Marja Seppälä – The time and magic of forest
Juha Tanhua – Badly urbanized Sami
The forest fascinates, but how? Marja Seppälä and Juha Tanhua tell about it and more with their pictures. What lies behind these works?
Marja Seppälä:
As a child, my imagination was allowed to run free in the forest. I grew up in the forest. My aunt and father taught me about nature and I have passed this legacy on to my own children. The exhibition’s imagery has been simmering in my mind for a long time and gradually accumulated on memory cards and hard drives. The process is still going on. My pictures comment on man’s relationship with nature, the different time of trees. The experience of holiness in nature. The pictures have references to mythical forest habitats, which were whispered to me by the antique giant pines and my ancient yard firs. For me, nature is both a constant source of wonder and the source of stories and fairy tales. Nature calms you down and recharges your batteries. There is scientific evidence of the health benefits of forests and nature. Just looking at the nature picture on the refrigerator door can soothe. After all, the time of trees and forest is slow, calming. I hope that my pictures create bridges to the fairy-tale nature of the forest, its inspiration. If only the old forests dear to me would be preserved for future generations! A forest where you can walk, feel, smell, taste, hear, wonder, touch.
Juha Tanhua:
In 2005, I noticed a spill on the asphalt. The rain had created a work resembling the northern lights in the parking lot from the oil, gasoline and maybe the windshield washer fluid that had spilled from the car. Suddenly I started noticing “oil paintings” a lot and soon I started recording them on camera. There are now thousands of samples. They look like space, nebulae, galaxies, comets… well, let’s just say, pictures taken by the Hubble Space Telescope. But since my pictures are not taken by Hubble, nor by James Webb, the name of the photo series is “Hubble? No! James Webb? No!” I took the photos of the exhibition in 2018-2019 in Ivalo parking lots while living in my home village in Ivalo Törmänen. Around the same time, I wandered through familiar hills from my childhood, looking for matching pairs of Hubble images in dead trees, stumps and rhizomes. In two summers, I walked around like this for a total of hundreds of hours. During the day I looked for filming locations, and in the late summer and early autumn nights I photographed my findings. I dig out similar forms, contrasts and color worlds from oil stains. It is possible by photographing dead wood in the dark with a long exposure and illuminating the objects with a powerful flashlight. “Light painting” of one object takes 2-15 minutes. The photo series is called “Forest Monuments”. Together, with “Hubble? No! James Webb? No!”, it forms a set, which I have named “Badly urbanized Sámi”.

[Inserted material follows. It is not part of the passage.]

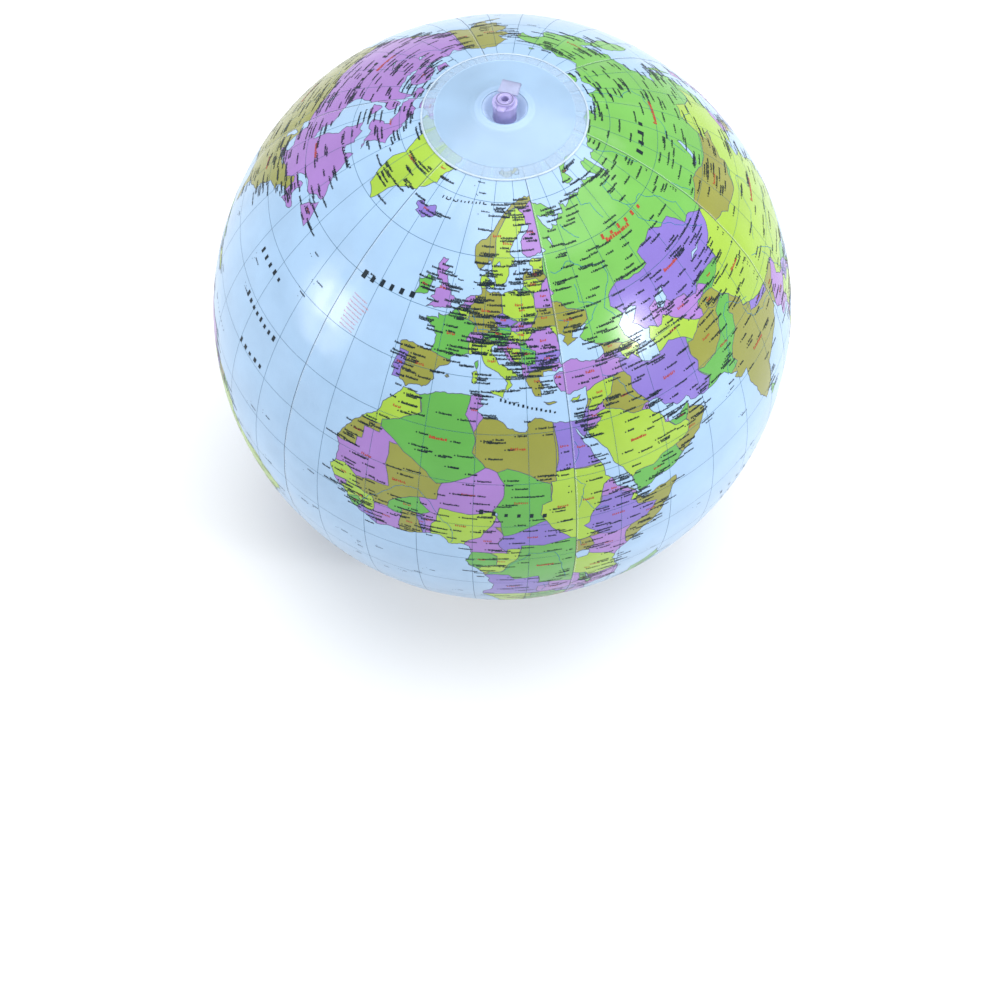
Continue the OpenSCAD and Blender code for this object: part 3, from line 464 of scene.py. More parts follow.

Marja Seppälä – I am a photographer, photojournalist and method instructor for empowering photography, as well as a Forest Minder, hooked on nature and dogs. I come from the south, but I often move in Lapland up to the northernmost slopes of the fells, also above the tree line, where you can see the ends of the earth, hear silence and the call of grouse. The forest is essential to me. I become a different person there.
tel. +358 40 510 3494, , sunkuva.fi, @sun_kuva
Juha Tanhua – I am Sami on my mother’s side. In the middle of the 80s, I moved from Ivalo to Lahti in Southern Finland after work. I worked at Etelä-Suomen Sanomat for 10 years as a photojournalist. Since then, I have continued as a freelance photojournalist. Art photography has gone hand in hand with press photography for more than a quarter of a century. My work has been exhibited in dozens of solo exhibitions and several joint exhibitions.